Matthew Stadler and his organizing circle of colleagues are conducting their work as a gift exchange, with each person taking responsibility for his/her part of the overall experience. The exchange has included both money and work as appropriate and agreed in individual transactions. The form of the work in each location varies, depending on the constellation of people convening it. Matthew Stadler and the book Where We Live Now are the constants. The website functions as a virtual space, containing an archive, blogs, and a calendar.

Stadler’s acknowledgment at the beginning of the book describes the essence of the collaboration:

“The entire project called Suddenly, has depended on the generous hard work of talented people who, if they are paid at all, are never paid enough, Our reward is the work we do together…I feel lucky to have found such talented people. The time and effort they gave to this project may not bring them the money they deserve, but it will enrich the public of which they are a part. I’m convinced it will prove worthwhile. Thank you.”

Layer 3: Where We Live Now, Portland: September, 2009.

Each day, for five days, Thomas Sieverts engaged with a different group of colleagues in an inquiry moderated by Matthew Stadler.

Partners included institutions such as the Pacific Northwest College of the Arts, the University of Oregon Department of Architecture in Portland, Reed College Art Gallery, a parking lot owned by Goodwill in Beaverton, and many individuals.

They looked at histories of settlement and migration in North Pacific America, predating the arrival of European immigrants. They asked how art and writing provide meaning for the city? What is the relation of art to urban policy? How do artists locate and work with the “edge” condition that is the place for meaning making? How can public policy liberate urban and architectural design? How does an architect’s relationship with clients inform what could happen in public policy?

On several occasions, they modeled a way of being in relationship that forced people to integrate an activity with their inquiry about that activity. For instance, they had a fancy dinner with delicious food, cloth tablecloths and napkins, china and silverware, outdoors, in an run-down parking lot in a Beaverton Oregon mall, next to a creek running through and under the parking lot. As a misty rain began, they improvised a temporary shelter and shielded several open fires to provide comfort and cooking. A nearby Thai family restaurant catered the dinner. There was music. In the conversation that followed, the questions were: How do we take the urban landscape seriously as part of our culture and our built environments? What shall we do-- how shall we act-- in order to cultivate this new urban habitat for all to occupy in common for a long time?

On another occasion, people attended an Art exhibit of photographs, sculptures and paintings that was followed by a conversation between the curator, the sculptor, a writer, Sieverts, and Stadler. The conversation began with: How do art and writing provide meaning for the city?
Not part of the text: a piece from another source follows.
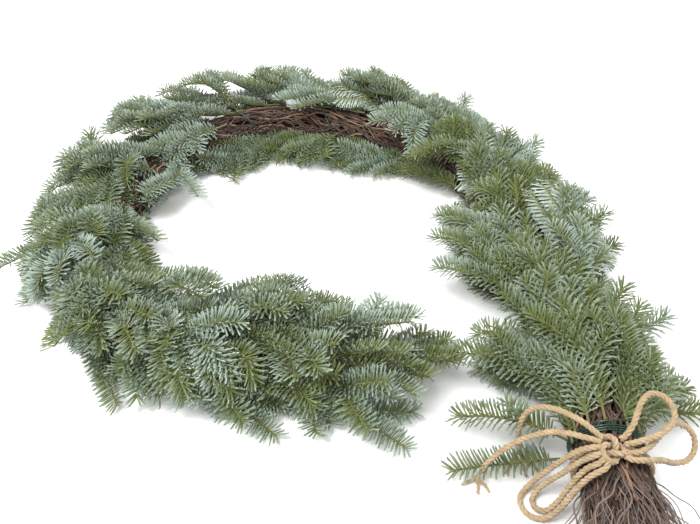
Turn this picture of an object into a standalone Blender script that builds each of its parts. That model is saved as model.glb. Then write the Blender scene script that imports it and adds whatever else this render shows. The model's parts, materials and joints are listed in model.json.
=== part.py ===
# Noble fir garland: a hook of twisted vine stems, tied with jute rope at its neck and bound all along
# with green wire that holds the butts of fir branches. It lies on the plane z = 0, in metres, +Z up.
import math
import random

import bmesh
import bpy
import numpy as np
from mathutils import Vector
from mathutils.bvhtree import BVHTree

# Plan of the vine core's middle line, from the cut tail to the free tip.
CORE_ROUTE = [
    (0.288, -0.370), (0.291, -0.298), (0.299, -0.215), (0.301, -0.135), (0.298, -0.045), (0.285, 0.045),
    (0.259, 0.125), (0.223, 0.205), (0.173, 0.275), (0.105, 0.323), (0.025, 0.355), (-0.065, 0.371),
    (-0.145, 0.357), (-0.210, 0.311), (-0.261, 0.250), (-0.297, 0.165), (-0.320, 0.085), (-0.322, 0.005),
    (-0.295, -0.061), (-0.245, -0.113), (-0.175, -0.149), (-0.095, -0.169), (-0.025, -0.181), (0.027, -0.190),
]
CORE_RADIUS = 0.030
CORE_SIDES = 12
CORE_RIDGE = 0.055        # height of the twisted stems' ridges, as a share of the radius
CORE_TWIST = 9.0          # radians of twist per metre
CORE_SIT = 0.88           # height of the middle line over the floor, as a share of the radius
TIP_TAPER = 0.20          # length over which the core thins towards its free tip
TIP_RADIUS = 0.012

NECK = 0.054              # where the rope ties the core, as a length along its route
NECK_LIFT = 0.0084        # the rope passes under the core there
TIP_LIFT = 0.0032         # and the last turns of wire under its free tip
NECK_RADIUS = 0.031
SHOULDER_RADIUS = 0.034

TAIL_TWIG_RADIUS = 0.0019
TAIL_TWIG_LENGTH = (0.080, 0.128)
TAIL_SPLAY = 26.0         # degrees that the outermost tail twigs turn outwards

WIRE_RADIUS = 0.0008
WIRE_START = NECK + 0.028
WIRE_LONG_TURNS = 11
WIRE_FIRST_PITCH = 0.056  # the first and last turns are close, each over a bunch of branches
WIRE_LAST_PITCH = 0.046
WIRE_END_BARE = 0.026     # core beyond the last turn
WIRE_STEP = 30            # degrees between two points of the wire
WIRE_TIGHT_TURNS = 2
WIRE_TIGHT_PITCH = 0.0045
WIRE_OVER = 0.0043        # height of the wire over the core's ridges, clear of the stems that it binds
WIRE_NOTCH = 0.003        # room that the core leaves for the wire under it

ROPE_RADIUS = 0.003
ROPE_SIDE = 0.0037        # room that a bent rope's side is given
WRAP_TURNS = 2
WRAP_PITCH = 0.0065
KNOT_PLACE = (0.276, -0.321)
KNOT_RADIUS = 0.0085      # trefoil of the bow's knot
KNOT_RISE = 0.0042
KNOT_SEAT = 0.0128        # height of the knot's middle over the core, beside the top of the wrap
RIM_POINTS = 16

GAP = 0.0003              # between pieces that touch
SEAT_GAP = 0.00045        # between a stem and the core under it
STEM_RADIUS = 0.0019
SHOOT_RADIUS = 0.0017
NEEDLE_LENGTH = 0.0225
NEEDLE_BAND = 0.0034
NEEDLE_SWEEP = 50.0       # degrees between a needle and its twig
BARE_STEM = 0.046
STEM_BEHIND = 0.024       # length of stem behind the wire
WHORL_PITCH = 0.0225
LOWEST_TWIG = 0.0065

SEED = 7
TRIES = 30
EASY_ROOM = 0.0062        # room beside a twig that is taken at once
LEAST_ROOM = 0.0024

# Owners of the segments in the space that later pieces stay clear of.
CORE_OWNER = 0
WIRE_OWNER = 1
ROPE_OWNER = 2
TAIL_OWNER = 10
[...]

What’s the optimal relationship of artists to an urban project?

Lessons in self-organizing leadership:

A small circle of key collaborators is at the heart of the project. When necessary, they recruit and attract additional people to support the project. A couple of non-profit organizations house contributions that came in to defray expenses. When the activity is over, the voluntary organizational structure dissolves. The relationships formed provide fertile ground for future practical activities to emerge.

Appropriate tools are available for all to use: the book focuses and amplifies the inquiry, the narrative and its meaning. The digital environment expands the capacity and reach of the face to face relationships and the evolving common ground of cultural meaning.

Matt and his comrades:

A gift exchange. A provocation (from the Introduction to Where We Live Now):

”History and art and literature matter. They are essential instruments for making a better future, a landscape where we can live, eyes wide open, without tragedy and regret.”

Building a temporary dwelling for the supper, just as people have done here for many centuries. Calling for a deeper history of the region, before Europeans. Bringing it Home: What new patterns are revealed when we look to the deeper history of the place where we live?